## Instructions for the task
Quote the listing below in its entirety.
%%
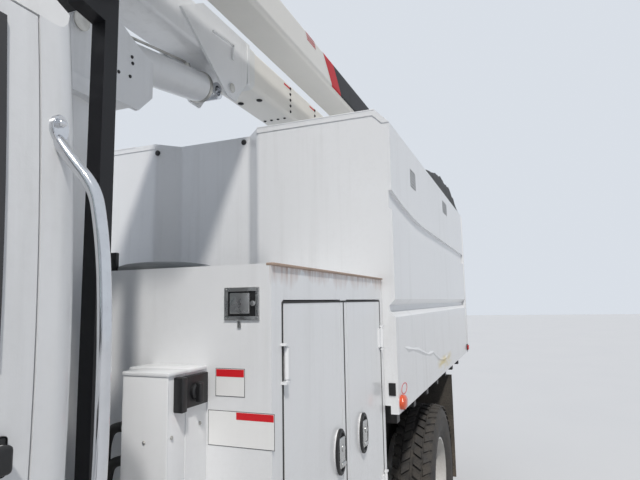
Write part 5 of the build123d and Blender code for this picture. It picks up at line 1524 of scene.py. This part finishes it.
def build_lift_pins():
    """Pin caps and keepers on the turret, the wedge plates and the elbow."""
    shape = bmesh.new()
    for (x, z), radius in ((SHOULDER_PIN, 0.062), (CYLINDER_FOOT, 0.054)):
        for y, way in ((TURRET_PLATE[1], 1), (TURRET_PLATE[0], -1)):
            add_turned(shape, (x, y + way * 0.0135, z), (0, way, 0),
                       ((0, radius * 0.72), (0.006, radius * 0.72), (0.009, radius * 0.6),
                        (0.009, 0.012)), 28)
            add_box(shape, (x - radius * 1.9, y, z + radius * 0.55),
                    (x - radius * 0.5, y + way * 0.008, z + radius), 0.002)
            for n in range(2):
                add_bolt(shape, (x - radius * (0.8 + n * 0.75), y + way * 0.008, z + radius * 0.78),
                         (0, way, 0), 0.007, 0.006)
    finish("turret_pin_caps", shape, "zinc", "turret")
    shape = bmesh.new()
    x, z = CYLINDER_EYE
    for y, way in ((0.242, 1), (-0.052, -1)):
        add_turned(shape, (x, y - way * 0.001, z), (0, way, 0),
                   ((0, 0.028), (0.005, 0.028), (0.008, 0.022), (0.008, 0.008)), 24)
    x, z = ELBOW
    add_turned(shape, (x, 0.592, z), (0, 1, 0),
               ((0, 0.058), (0.006, 0.058), (0.010, 0.048), (0.010, 0.012)), 32)
    for along, up in around(6, 0.035):
        add_bolt(shape, (x + along, 0.601, z + up), (0, 1, 0), 0.006, 0.005, washer=False)
    add_turned(shape, (x, -0.040, z), (0, -1, 0),
               ((0, 0.150), (0.004, 0.150), (0.006, 0.140), (0.006, 0.02)), 40)
    for along, up in around(8, 0.125):
        add_bolt(shape, (x + along, -0.045, z + up), (0, -1, 0), 0.008, 0.007)
    finish("boom_pin_caps", shape, "zinc", "lower_boom")
    shape = bmesh.new()
    for along, across in around(16, 0.267):
        add_bolt(shape, (TURRET_X + along, across, TURRET_FOOT - 0.0005), (0, 0, 1), 0.010, 0.012)
    finish("turret_ring_bolts", shape, "zinc", "turret")
    shape = bmesh.new()
    for along, across in around(12, 0.30, 0.13):
        add_bolt(shape, (TURRET_X + along, across, 1.030), (0, 0, 1), 0.012, 0.014)
    finish("pedestal_bolts", shape, "zinc")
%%
## Answer in full
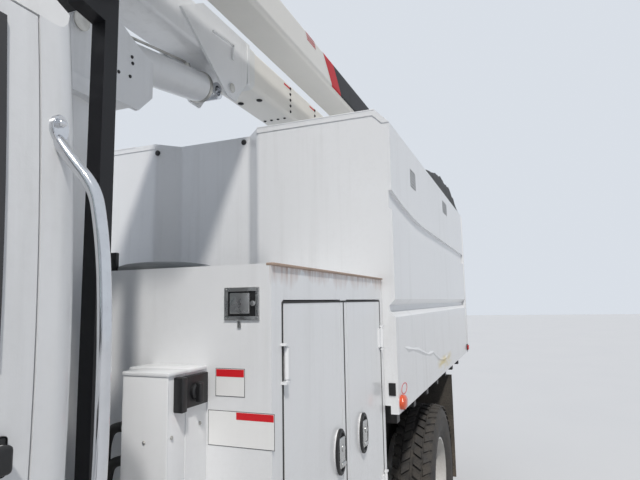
Write part 5 of the build123d and Blender code for this picture. It picks up at line 1524 of scene.py. This part finishes it.
def build_lift_pins():
    """Pin caps and keepers on the turret, the wedge plates and the elbow."""
    shape = bmesh.new()
    for (x, z), radius in ((SHOULDER_PIN, 0.062), (CYLINDER_FOOT, 0.054)):
        for y, way in ((TURRET_PLATE[1], 1), (TURRET_PLATE[0], -1)):
            add_turned(shape, (x, y + way * 0.0135, z), (0, way, 0),
                       ((0, radius * 0.72), (0.006, radius * 0.72), (0.009, radius * 0.6),
                        (0.009, 0.012)), 28)
            add_box(shape, (x - radius * 1.9, y, z + radius * 0.55),
                    (x - radius * 0.5, y + way * 0.008, z + radius), 0.002)
            for n in range(2):
                add_bolt(shape, (x - radius * (0.8 + n * 0.75), y + way * 0.008, z + radius * 0.78),
                         (0, way, 0), 0.007, 0.006)
    finish("turret_pin_caps", shape, "zinc", "turret")
    shape = bmesh.new()
    x, z = CYLINDER_EYE
    for y, way in ((0.242, 1), (-0.052, -1)):
        add_turned(shape, (x, y - way * 0.001, z), (0, way, 0),
                   ((0, 0.028), (0.005, 0.028), (0.008, 0.022), (0.008, 0.008)), 24)
    x, z = ELBOW
    add_turned(shape, (x, 0.592, z), (0, 1, 0),
               ((0, 0.058), (0.006, 0.058), (0.010, 0.048), (0.010, 0.012)), 32)
    for along, up in around(6, 0.035):
        add_bolt(shape, (x + along, 0.601, z + up), (0, 1, 0), 0.006, 0.005, washer=False)
    add_turned(shape, (x, -0.040, z), (0, -1, 0),
               ((0, 0.150), (0.004, 0.150), (0.006, 0.140), (0.006, 0.02)), 40)
    for along, up in around(8, 0.125):
        add_bolt(shape, (x + along, -0.045, z + up), (0, -1, 0), 0.008, 0.007)
    finish("boom_pin_caps", shape, "zinc", "lower_boom")
    shape = bmesh.new()
    for along, across in around(16, 0.267):
        add_bolt(shape, (TURRET_X + along, across, TURRET_FOOT - 0.0005), (0, 0, 1), 0.010, 0.012)
    finish("turret_ring_bolts", shape, "zinc", "turret")
    shape = bmesh.new()
    for along, across in around(12, 0.30, 0.13):
        add_bolt(shape, (TURRET_X + along, across, 1.030), (0, 0, 1), 0.012, 0.014)
    finish("pedestal_bolts", shape, "zinc")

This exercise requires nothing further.